▶ WHAT IS REQUIRED
Copy exactly the last part of the entries, starting from the line with "What parts and" and including the final line.

━━━━━━━━━━━━━━━━

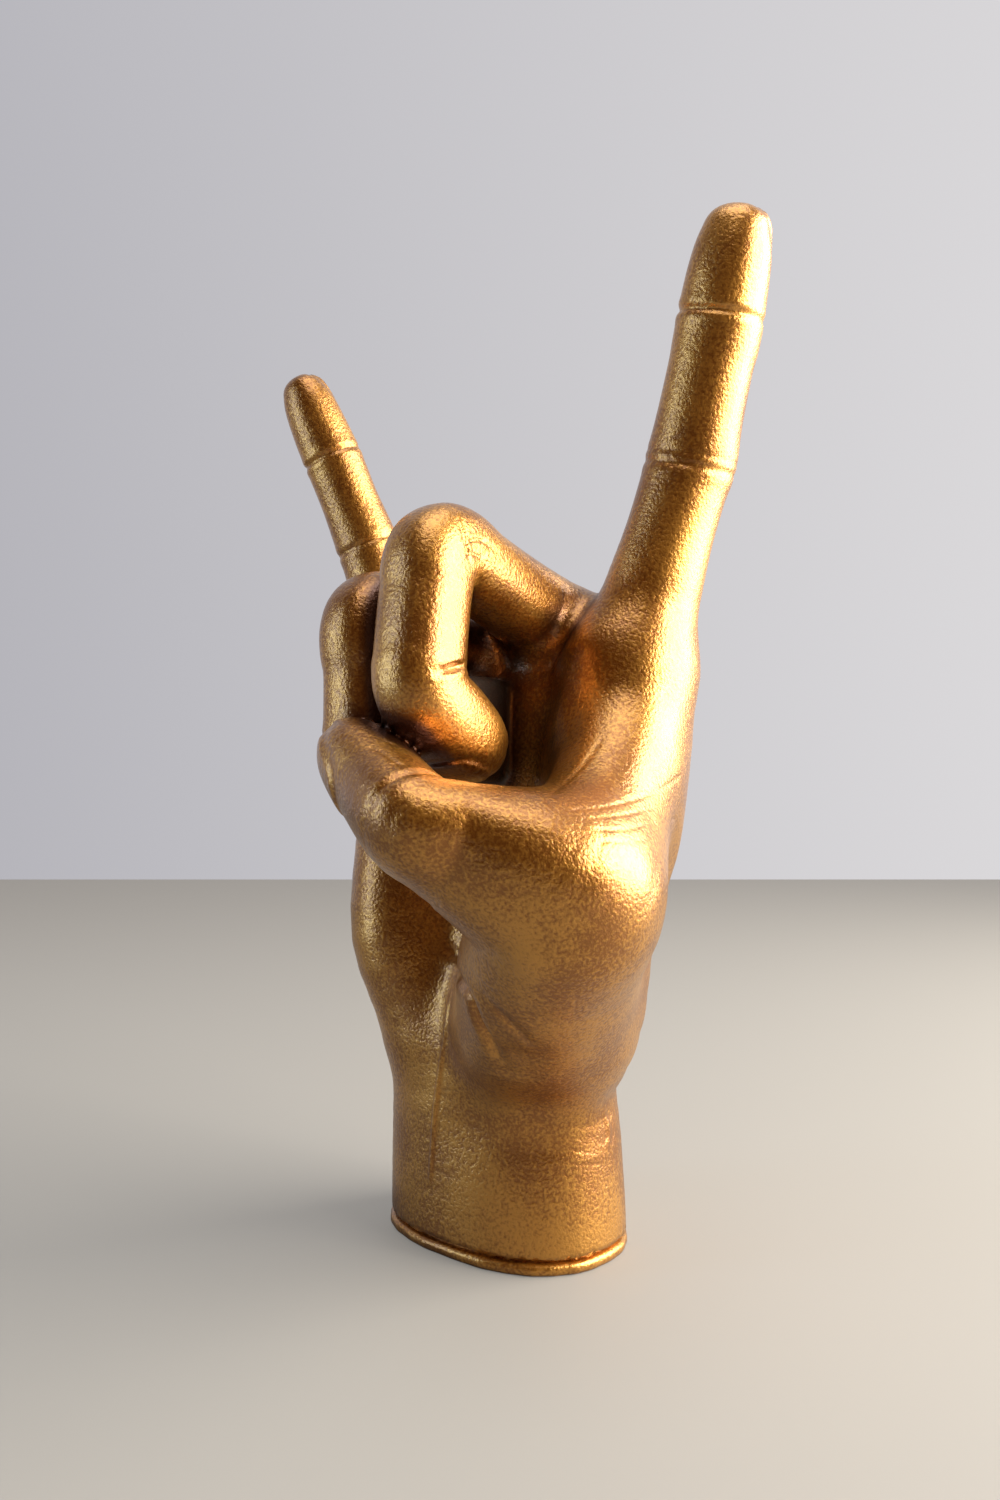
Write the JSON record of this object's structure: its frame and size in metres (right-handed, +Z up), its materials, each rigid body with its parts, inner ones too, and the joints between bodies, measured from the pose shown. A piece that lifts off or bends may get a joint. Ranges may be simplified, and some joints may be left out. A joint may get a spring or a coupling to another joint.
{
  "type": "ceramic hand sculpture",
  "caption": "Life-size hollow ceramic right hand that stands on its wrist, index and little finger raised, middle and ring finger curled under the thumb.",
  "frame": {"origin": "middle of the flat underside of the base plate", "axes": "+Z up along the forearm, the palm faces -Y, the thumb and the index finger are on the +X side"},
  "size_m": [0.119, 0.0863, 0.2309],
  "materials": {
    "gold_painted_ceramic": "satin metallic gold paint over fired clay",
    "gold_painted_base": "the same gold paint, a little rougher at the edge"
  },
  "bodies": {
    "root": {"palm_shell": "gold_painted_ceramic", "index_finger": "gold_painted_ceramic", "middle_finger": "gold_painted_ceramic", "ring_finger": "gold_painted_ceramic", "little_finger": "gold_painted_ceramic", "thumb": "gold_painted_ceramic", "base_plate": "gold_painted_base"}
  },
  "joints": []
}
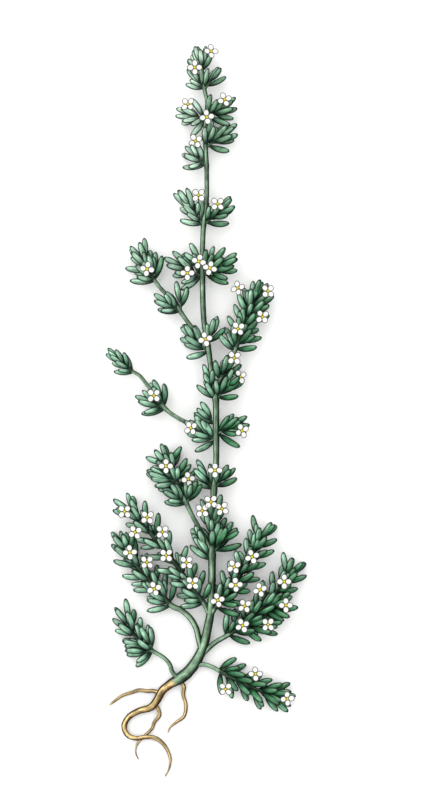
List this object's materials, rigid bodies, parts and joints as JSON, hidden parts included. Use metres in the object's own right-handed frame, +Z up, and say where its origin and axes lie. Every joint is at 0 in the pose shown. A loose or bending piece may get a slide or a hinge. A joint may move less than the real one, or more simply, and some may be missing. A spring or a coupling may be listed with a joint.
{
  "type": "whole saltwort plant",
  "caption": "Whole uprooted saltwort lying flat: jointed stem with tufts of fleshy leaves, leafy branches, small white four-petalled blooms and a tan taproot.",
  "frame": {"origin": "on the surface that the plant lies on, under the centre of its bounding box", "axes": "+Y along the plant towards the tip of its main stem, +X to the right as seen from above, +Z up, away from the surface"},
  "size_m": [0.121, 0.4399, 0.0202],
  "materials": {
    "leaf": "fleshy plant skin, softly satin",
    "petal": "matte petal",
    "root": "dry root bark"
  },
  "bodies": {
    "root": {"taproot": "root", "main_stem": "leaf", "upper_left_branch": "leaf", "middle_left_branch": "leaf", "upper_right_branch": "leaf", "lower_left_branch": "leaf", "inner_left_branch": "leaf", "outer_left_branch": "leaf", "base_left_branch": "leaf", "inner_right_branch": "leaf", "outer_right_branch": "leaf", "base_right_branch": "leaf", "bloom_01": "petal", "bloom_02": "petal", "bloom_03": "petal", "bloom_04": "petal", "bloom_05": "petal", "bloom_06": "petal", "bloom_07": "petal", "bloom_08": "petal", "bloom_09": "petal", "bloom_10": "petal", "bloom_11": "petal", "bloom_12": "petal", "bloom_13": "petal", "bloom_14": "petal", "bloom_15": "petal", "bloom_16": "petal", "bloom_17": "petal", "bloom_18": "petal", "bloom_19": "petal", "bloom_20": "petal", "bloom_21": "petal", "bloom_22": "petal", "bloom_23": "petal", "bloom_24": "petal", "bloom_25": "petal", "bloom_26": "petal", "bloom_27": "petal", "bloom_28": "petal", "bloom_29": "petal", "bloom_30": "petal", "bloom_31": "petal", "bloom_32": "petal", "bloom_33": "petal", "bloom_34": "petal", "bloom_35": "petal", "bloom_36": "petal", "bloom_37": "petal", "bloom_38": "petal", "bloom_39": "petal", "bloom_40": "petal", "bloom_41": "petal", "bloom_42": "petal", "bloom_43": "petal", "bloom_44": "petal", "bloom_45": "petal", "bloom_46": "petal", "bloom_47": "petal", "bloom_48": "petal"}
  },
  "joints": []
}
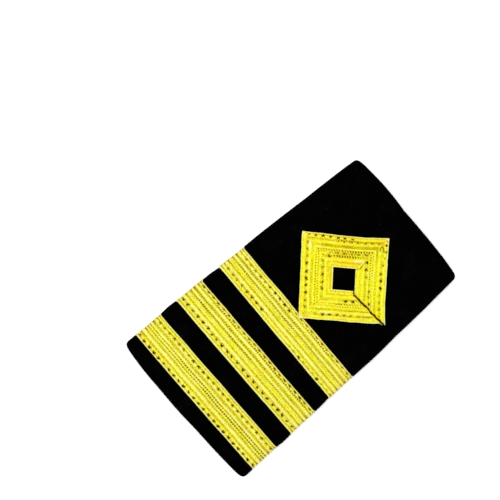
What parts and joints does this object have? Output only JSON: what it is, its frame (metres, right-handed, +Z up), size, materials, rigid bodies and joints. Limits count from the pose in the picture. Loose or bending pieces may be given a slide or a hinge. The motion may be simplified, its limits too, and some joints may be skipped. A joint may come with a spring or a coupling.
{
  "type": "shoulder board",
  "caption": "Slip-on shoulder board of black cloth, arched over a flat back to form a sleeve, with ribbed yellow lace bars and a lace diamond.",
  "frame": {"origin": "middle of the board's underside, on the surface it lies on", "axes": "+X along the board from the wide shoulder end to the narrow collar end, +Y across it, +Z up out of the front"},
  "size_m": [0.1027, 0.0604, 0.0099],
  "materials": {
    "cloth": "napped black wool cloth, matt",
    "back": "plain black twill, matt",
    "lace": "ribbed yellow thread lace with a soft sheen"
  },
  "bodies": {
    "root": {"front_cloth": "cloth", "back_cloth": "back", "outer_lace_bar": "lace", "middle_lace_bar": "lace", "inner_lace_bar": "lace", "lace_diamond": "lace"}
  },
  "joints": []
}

━━━━━━━━━━━━━━━━

▶ RESPONSE TO THIS TASK
What parts and joints does this object have? Output only JSON: what it is, its frame (metres, right-handed, +Z up), size, materials, rigid bodies and joints. Limits count from the pose in the picture. Loose or bending pieces may be given a slide or a hinge. The motion may be simplified, its limits too, and some joints may be skipped. A joint may come with a spring or a coupling.
{
  "type": "shoulder board",
  "caption": "Slip-on shoulder board of black cloth, arched over a flat back to form a sleeve, with ribbed yellow lace bars and a lace diamond.",
  "frame": {"origin": "middle of the board's underside, on the surface it lies on", "axes": "+X along the board from the wide shoulder end to the narrow collar end, +Y across it, +Z up out of the front"},
  "size_m": [0.1027, 0.0604, 0.0099],
  "materials": {
    "cloth": "napped black wool cloth, matt",
    "back": "plain black twill, matt",
    "lace": "ribbed yellow thread lace with a soft sheen"
  },
  "bodies": {
    "root": {"front_cloth": "cloth", "back_cloth": "back", "outer_lace_bar": "lace", "middle_lace_bar": "lace", "inner_lace_bar": "lace", "lace_diamond": "lace"}
  },
  "joints": []
}